• WHAT TO WORK ON: Copy every line, exactly and only, from the line containing "narrows it across." to the line containing "in imported if", both lines included.

[Rows from a 3D modeling dataset]
_ _ _ _

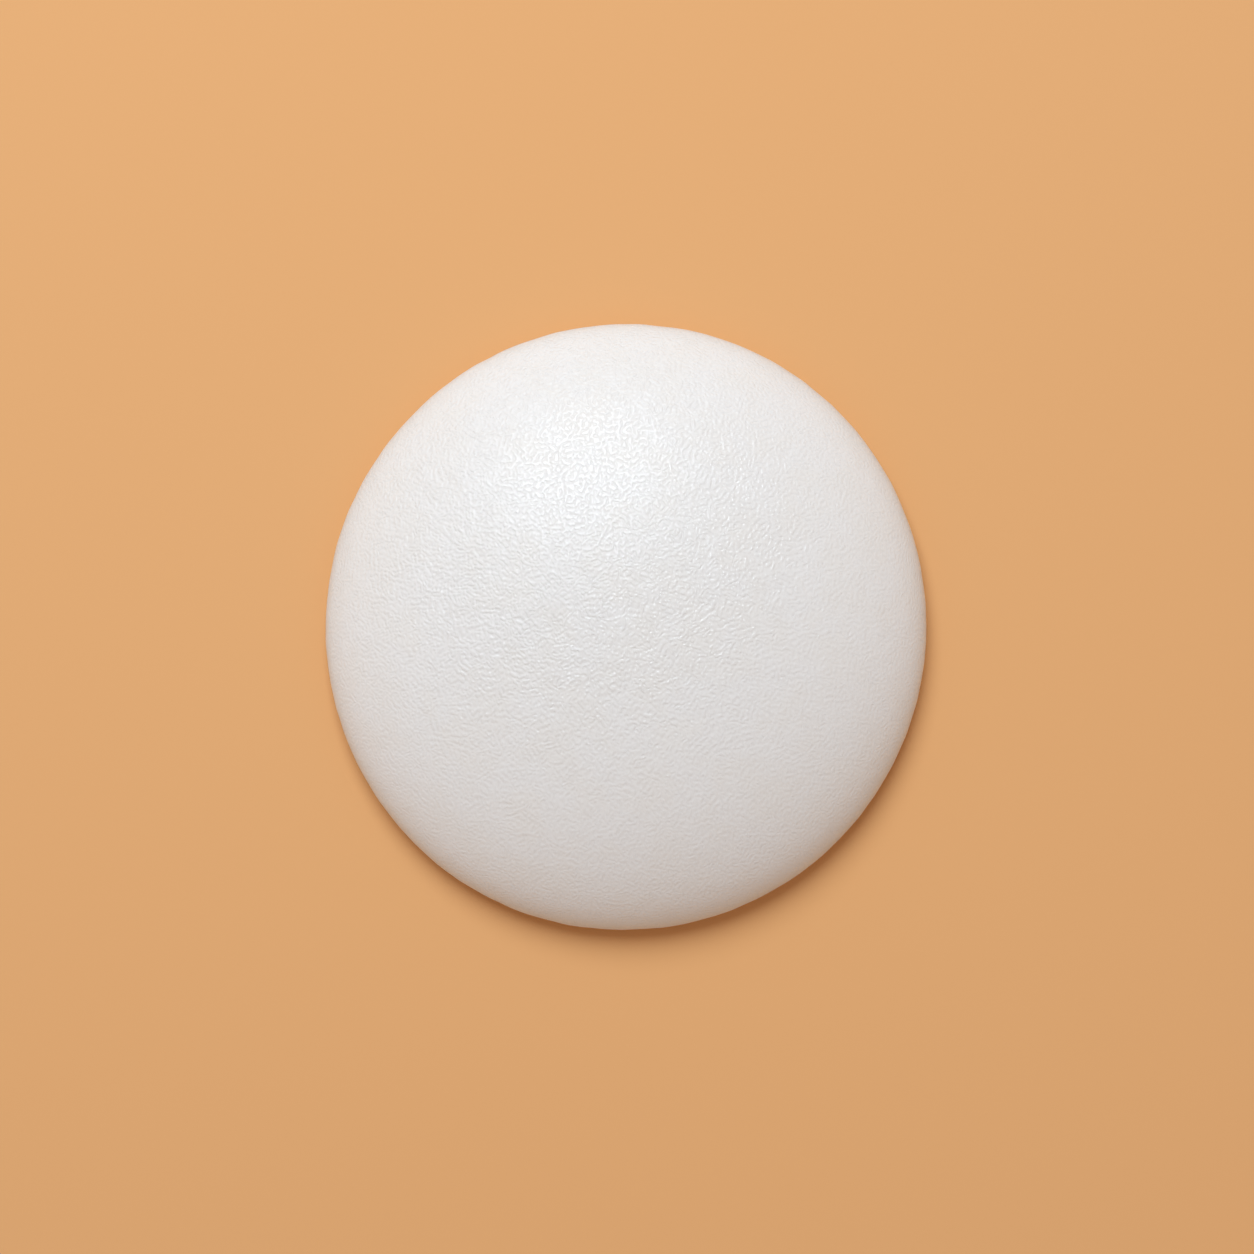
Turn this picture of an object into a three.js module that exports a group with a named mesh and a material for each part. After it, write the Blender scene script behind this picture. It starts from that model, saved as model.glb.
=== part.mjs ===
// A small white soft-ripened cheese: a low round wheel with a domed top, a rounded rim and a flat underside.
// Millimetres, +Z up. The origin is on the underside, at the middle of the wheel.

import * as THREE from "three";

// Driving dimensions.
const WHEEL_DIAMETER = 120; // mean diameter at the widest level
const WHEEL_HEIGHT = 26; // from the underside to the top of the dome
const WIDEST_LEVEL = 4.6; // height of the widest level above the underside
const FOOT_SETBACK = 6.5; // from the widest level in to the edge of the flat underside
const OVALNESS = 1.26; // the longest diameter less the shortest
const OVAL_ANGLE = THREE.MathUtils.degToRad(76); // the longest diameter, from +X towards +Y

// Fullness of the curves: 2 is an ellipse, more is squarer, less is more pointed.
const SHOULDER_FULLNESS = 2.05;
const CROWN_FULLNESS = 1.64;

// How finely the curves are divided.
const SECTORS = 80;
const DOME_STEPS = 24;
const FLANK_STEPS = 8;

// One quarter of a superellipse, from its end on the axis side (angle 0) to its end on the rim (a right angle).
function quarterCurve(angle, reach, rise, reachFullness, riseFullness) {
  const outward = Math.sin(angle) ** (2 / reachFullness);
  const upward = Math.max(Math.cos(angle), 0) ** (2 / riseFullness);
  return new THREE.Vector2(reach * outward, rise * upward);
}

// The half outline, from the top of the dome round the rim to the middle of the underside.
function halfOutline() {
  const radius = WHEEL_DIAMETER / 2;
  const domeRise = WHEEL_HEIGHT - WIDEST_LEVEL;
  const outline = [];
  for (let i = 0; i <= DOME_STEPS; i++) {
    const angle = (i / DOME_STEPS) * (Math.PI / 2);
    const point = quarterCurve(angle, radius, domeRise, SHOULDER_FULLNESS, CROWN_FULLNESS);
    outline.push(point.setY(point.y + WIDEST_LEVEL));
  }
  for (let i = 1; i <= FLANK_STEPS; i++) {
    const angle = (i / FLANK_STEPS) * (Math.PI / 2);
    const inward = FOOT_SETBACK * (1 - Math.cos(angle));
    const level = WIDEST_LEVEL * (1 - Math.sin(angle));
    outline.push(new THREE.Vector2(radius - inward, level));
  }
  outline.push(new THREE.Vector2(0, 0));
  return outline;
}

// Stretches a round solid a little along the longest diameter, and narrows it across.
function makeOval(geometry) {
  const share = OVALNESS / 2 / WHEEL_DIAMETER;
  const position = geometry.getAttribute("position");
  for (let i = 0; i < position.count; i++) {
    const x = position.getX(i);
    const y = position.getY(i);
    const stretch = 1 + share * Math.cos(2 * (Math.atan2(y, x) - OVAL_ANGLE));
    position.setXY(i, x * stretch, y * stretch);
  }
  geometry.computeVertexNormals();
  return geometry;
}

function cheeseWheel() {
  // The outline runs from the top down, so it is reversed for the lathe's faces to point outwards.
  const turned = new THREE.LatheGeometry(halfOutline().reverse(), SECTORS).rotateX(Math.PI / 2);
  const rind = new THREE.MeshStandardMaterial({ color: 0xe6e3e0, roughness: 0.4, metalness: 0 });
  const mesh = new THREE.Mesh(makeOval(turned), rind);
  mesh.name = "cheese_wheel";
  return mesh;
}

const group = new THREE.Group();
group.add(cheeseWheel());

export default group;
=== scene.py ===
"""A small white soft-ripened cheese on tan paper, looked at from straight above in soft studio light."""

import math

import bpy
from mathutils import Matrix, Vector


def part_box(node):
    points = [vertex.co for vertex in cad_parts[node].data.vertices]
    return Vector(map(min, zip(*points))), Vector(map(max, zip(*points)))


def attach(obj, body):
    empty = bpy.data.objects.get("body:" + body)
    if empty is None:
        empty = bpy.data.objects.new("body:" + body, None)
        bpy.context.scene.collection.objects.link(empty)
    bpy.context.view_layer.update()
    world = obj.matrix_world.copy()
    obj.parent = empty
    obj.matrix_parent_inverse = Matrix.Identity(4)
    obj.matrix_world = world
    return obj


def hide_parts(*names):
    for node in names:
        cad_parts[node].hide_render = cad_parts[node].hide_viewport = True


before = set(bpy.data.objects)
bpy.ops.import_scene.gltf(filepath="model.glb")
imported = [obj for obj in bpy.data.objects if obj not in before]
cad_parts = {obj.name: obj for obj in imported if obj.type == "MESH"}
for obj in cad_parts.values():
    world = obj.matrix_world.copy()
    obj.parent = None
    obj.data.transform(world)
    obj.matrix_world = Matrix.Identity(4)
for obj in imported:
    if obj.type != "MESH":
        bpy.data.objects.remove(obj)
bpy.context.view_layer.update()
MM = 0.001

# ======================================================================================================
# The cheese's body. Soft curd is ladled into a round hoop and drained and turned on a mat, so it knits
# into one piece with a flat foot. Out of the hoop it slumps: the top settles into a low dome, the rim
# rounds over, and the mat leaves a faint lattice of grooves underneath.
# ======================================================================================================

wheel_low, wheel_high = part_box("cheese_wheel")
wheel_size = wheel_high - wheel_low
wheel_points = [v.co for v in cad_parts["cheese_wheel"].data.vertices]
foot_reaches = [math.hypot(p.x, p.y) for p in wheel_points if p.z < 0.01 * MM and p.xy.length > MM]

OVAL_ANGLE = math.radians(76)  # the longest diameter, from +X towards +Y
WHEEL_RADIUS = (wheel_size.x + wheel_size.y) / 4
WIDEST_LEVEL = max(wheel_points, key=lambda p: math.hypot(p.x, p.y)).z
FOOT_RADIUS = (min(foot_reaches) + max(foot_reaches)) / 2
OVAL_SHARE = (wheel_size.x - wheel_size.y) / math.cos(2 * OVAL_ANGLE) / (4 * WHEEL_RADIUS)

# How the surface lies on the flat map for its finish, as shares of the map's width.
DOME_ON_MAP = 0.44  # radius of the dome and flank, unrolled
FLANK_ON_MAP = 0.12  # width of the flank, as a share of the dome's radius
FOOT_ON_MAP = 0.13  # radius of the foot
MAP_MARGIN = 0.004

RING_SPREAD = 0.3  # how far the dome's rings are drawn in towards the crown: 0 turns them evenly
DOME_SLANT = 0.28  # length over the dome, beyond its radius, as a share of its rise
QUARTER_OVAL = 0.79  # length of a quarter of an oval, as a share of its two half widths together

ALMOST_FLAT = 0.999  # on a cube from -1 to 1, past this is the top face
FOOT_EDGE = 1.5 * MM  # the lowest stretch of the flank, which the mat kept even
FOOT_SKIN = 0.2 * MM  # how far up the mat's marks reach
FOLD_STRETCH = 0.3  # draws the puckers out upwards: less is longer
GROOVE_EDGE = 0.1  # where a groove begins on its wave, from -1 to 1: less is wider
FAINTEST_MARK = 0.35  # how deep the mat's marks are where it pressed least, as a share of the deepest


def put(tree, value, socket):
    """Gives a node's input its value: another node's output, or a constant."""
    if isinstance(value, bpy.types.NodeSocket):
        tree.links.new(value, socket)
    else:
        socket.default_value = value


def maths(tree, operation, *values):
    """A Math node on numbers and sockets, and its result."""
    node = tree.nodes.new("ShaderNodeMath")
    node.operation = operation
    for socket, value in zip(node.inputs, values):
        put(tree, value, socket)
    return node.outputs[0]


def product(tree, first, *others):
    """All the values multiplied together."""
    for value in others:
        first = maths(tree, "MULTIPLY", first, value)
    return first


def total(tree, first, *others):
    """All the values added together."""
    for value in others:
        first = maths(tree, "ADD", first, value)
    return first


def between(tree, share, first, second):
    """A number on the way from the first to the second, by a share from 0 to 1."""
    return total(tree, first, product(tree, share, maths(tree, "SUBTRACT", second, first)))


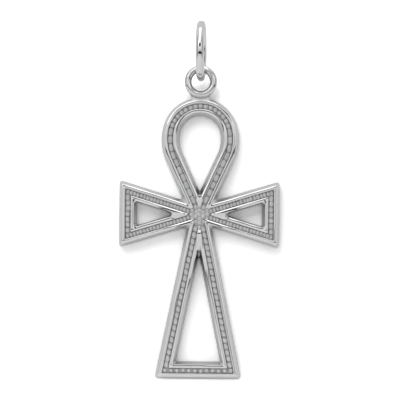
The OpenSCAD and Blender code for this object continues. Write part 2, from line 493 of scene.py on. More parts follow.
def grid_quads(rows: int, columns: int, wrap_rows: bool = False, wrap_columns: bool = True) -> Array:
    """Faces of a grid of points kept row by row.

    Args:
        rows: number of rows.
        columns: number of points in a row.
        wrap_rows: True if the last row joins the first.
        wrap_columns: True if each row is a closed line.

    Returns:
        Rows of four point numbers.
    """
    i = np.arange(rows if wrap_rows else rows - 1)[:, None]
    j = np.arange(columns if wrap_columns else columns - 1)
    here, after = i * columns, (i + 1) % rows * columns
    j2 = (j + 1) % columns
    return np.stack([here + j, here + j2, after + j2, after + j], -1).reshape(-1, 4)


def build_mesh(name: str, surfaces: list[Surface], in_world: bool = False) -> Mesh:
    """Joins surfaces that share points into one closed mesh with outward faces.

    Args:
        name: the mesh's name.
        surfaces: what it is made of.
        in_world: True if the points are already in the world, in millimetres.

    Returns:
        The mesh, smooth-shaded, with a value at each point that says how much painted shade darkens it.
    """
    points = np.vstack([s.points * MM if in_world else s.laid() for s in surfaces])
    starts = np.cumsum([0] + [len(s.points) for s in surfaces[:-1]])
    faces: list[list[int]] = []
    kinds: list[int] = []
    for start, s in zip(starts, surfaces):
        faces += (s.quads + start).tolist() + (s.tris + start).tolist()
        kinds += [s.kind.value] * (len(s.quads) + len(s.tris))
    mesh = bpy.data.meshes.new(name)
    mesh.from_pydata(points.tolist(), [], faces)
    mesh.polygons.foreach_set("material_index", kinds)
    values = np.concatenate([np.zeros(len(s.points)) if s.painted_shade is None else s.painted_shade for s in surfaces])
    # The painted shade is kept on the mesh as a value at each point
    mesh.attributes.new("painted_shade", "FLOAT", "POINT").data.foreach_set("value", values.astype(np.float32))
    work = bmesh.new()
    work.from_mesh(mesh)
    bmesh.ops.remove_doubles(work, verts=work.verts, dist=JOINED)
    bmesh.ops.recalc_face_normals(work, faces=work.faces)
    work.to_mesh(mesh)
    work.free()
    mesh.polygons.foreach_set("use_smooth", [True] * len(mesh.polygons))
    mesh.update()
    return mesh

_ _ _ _

• ANSWER TO THIS TASK:
// Stretches a round solid a little along the longest diameter, and narrows it across.
function makeOval(geometry) {
  const share = OVALNESS / 2 / WHEEL_DIAMETER;
  const position = geometry.getAttribute("position");
  for (let i = 0; i < position.count; i++) {
    const x = position.getX(i);
    const y = position.getY(i);
    const stretch = 1 + share * Math.cos(2 * (Math.atan2(y, x) - OVAL_ANGLE));
    position.setXY(i, x * stretch, y * stretch);
  }
  geometry.computeVertexNormals();
  return geometry;
}

function cheeseWheel() {
  // The outline runs from the top down, so it is reversed for the lathe's faces to point outwards.
  const turned = new THREE.LatheGeometry(halfOutline().reverse(), SECTORS).rotateX(Math.PI / 2);
  const rind = new THREE.MeshStandardMaterial({ color: 0xe6e3e0, roughness: 0.4, metalness: 0 });
  const mesh = new THREE.Mesh(makeOval(turned), rind);
  mesh.name = "cheese_wheel";
  return mesh;
}

const group = new THREE.Group();
group.add(cheeseWheel());

export default group;
=== scene.py ===
"""A small white soft-ripened cheese on tan paper, looked at from straight above in soft studio light."""

import math

import bpy
from mathutils import Matrix, Vector


def part_box(node):
    points = [vertex.co for vertex in cad_parts[node].data.vertices]
    return Vector(map(min, zip(*points))), Vector(map(max, zip(*points)))


def attach(obj, body):
    empty = bpy.data.objects.get("body:" + body)
    if empty is None:
        empty = bpy.data.objects.new("body:" + body, None)
        bpy.context.scene.collection.objects.link(empty)
    bpy.context.view_layer.update()
    world = obj.matrix_world.copy()
    obj.parent = empty
    obj.matrix_parent_inverse = Matrix.Identity(4)
    obj.matrix_world = world
    return obj


def hide_parts(*names):
    for node in names:
        cad_parts[node].hide_render = cad_parts[node].hide_viewport = True


before = set(bpy.data.objects)
bpy.ops.import_scene.gltf(filepath="model.glb")
imported = [obj for obj in bpy.data.objects if obj not in before]
cad_parts = {obj.name: obj for obj in imported if obj.type == "MESH"}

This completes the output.